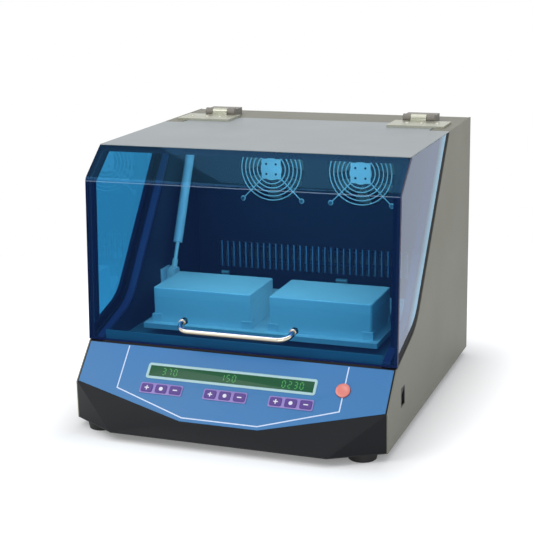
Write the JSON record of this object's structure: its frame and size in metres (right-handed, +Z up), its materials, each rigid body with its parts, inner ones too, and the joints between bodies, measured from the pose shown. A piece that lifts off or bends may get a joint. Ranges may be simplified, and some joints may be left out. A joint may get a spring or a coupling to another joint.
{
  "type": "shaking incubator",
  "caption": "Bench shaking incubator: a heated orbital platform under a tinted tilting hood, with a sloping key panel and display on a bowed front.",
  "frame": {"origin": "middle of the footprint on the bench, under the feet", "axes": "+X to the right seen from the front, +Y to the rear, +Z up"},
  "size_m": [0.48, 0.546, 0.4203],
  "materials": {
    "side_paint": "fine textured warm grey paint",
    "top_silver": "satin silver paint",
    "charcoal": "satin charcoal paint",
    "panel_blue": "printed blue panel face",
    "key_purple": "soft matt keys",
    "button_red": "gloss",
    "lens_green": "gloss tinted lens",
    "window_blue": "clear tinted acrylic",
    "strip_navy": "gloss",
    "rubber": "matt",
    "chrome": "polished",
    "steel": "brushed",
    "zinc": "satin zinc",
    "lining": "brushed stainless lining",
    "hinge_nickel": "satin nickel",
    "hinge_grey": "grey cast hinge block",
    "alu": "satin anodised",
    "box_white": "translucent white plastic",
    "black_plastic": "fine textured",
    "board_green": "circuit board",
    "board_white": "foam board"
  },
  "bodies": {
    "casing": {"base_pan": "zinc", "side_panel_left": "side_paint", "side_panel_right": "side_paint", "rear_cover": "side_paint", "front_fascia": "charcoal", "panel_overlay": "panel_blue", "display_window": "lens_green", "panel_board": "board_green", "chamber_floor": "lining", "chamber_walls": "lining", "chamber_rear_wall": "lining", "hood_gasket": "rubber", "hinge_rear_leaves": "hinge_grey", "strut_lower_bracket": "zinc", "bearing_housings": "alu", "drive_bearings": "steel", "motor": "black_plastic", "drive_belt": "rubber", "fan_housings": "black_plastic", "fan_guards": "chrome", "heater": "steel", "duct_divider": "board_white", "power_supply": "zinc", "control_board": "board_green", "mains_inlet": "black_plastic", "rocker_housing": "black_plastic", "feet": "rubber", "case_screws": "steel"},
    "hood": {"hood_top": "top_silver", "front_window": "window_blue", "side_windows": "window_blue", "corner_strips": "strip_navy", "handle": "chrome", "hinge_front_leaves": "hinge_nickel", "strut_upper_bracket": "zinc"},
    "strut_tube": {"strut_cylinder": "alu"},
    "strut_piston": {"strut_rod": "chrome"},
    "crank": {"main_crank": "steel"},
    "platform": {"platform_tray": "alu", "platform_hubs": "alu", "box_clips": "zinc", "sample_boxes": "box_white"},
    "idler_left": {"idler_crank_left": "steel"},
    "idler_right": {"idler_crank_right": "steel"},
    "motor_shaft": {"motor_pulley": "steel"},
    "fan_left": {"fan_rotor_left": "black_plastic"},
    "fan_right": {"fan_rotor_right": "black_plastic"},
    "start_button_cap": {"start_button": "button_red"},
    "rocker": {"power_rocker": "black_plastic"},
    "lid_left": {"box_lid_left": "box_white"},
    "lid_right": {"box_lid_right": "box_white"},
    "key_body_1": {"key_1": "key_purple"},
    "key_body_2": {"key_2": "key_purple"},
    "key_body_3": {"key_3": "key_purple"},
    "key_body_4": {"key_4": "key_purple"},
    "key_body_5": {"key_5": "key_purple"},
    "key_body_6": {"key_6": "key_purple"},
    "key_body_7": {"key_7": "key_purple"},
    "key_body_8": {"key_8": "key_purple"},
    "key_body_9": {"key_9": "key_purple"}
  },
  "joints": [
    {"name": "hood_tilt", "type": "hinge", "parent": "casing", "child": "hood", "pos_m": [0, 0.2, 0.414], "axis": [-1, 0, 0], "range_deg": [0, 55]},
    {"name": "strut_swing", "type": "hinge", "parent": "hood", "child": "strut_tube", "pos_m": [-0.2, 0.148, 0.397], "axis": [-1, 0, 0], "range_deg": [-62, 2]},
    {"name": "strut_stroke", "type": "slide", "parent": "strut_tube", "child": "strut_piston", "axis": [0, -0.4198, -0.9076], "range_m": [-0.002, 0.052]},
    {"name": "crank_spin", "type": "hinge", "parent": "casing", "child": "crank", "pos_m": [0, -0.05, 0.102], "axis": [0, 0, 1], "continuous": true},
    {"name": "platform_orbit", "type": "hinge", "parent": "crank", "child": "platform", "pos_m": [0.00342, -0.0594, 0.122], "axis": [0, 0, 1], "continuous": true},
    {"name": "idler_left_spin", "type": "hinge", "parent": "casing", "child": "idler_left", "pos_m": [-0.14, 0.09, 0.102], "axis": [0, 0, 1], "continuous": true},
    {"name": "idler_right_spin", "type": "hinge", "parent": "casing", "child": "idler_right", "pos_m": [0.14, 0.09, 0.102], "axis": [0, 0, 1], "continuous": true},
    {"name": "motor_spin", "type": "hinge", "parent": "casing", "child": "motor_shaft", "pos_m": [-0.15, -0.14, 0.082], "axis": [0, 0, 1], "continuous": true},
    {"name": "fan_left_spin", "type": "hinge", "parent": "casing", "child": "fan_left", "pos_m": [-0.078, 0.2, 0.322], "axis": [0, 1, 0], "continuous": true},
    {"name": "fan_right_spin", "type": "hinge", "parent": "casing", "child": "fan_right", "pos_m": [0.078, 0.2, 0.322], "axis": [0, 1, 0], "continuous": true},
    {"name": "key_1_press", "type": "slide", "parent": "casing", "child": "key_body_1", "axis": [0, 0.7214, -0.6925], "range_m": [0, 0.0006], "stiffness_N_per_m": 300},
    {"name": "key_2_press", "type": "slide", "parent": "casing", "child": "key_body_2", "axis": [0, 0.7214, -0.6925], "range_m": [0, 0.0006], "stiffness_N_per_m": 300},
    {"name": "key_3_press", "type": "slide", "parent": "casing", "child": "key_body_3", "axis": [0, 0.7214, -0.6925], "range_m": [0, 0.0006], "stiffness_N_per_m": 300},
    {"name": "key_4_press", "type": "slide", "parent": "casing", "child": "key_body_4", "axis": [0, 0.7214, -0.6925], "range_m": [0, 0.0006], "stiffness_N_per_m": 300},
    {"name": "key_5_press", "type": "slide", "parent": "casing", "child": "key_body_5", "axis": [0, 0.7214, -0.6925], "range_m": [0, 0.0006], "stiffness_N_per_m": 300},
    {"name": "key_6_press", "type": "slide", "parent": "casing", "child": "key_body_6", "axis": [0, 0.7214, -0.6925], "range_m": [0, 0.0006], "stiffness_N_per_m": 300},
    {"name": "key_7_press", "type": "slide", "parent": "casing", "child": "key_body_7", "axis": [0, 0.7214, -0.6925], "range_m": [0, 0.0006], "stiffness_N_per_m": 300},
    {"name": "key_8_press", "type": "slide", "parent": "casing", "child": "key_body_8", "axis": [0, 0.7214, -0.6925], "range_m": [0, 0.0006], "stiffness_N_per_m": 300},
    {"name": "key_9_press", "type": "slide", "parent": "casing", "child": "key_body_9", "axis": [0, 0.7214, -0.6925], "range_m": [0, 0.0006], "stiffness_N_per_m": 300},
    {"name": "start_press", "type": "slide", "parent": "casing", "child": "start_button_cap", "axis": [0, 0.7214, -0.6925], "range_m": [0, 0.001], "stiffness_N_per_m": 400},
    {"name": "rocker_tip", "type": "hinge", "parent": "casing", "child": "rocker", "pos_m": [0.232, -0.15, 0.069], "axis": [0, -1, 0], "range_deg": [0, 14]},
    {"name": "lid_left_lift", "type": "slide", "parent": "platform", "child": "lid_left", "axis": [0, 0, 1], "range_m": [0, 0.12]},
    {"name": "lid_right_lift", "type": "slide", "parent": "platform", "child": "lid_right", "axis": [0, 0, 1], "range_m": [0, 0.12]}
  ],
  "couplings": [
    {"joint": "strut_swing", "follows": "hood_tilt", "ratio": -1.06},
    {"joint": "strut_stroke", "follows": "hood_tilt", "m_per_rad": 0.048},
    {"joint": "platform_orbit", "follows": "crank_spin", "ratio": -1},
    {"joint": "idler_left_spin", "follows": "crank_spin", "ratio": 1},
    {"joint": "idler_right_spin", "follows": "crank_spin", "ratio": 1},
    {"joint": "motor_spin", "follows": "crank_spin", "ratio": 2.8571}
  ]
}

________________________

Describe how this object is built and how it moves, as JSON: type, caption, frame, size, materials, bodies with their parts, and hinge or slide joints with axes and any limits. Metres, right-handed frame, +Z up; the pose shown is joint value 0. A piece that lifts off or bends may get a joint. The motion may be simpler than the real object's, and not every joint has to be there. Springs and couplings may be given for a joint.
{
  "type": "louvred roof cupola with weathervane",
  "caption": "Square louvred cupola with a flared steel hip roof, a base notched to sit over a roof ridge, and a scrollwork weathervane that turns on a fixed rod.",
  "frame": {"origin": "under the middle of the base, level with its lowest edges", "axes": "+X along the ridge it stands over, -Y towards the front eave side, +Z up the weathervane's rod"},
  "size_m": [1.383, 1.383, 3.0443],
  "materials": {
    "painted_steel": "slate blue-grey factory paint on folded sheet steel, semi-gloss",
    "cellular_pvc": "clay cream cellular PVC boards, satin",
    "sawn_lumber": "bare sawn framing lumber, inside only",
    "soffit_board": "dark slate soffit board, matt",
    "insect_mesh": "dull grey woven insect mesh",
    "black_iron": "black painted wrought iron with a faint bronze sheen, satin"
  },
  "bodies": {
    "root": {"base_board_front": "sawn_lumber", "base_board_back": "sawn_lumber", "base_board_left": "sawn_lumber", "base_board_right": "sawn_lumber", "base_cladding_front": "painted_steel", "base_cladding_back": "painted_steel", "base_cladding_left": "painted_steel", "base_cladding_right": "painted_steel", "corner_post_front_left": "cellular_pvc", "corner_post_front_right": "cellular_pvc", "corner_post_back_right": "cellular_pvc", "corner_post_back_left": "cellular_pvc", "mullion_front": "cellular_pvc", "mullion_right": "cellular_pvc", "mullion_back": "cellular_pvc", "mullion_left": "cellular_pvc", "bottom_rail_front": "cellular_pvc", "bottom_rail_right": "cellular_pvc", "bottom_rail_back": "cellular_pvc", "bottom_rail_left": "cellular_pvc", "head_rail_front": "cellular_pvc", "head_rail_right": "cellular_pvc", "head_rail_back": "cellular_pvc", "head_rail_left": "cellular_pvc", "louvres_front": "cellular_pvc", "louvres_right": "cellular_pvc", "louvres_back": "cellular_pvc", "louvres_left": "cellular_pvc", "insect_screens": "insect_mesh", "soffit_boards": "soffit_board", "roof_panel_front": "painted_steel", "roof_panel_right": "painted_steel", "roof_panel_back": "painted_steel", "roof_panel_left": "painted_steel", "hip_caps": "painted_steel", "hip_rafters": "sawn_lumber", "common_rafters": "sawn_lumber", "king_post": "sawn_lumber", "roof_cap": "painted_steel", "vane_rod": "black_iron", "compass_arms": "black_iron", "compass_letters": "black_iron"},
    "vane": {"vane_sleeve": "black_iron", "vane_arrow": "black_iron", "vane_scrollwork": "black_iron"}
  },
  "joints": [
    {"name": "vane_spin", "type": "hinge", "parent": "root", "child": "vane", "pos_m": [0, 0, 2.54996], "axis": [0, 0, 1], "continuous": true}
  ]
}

________________________

* **What this task involves**
Return only the number of lines in the entries that contain the string "pose".

* **Response to this exercise**
2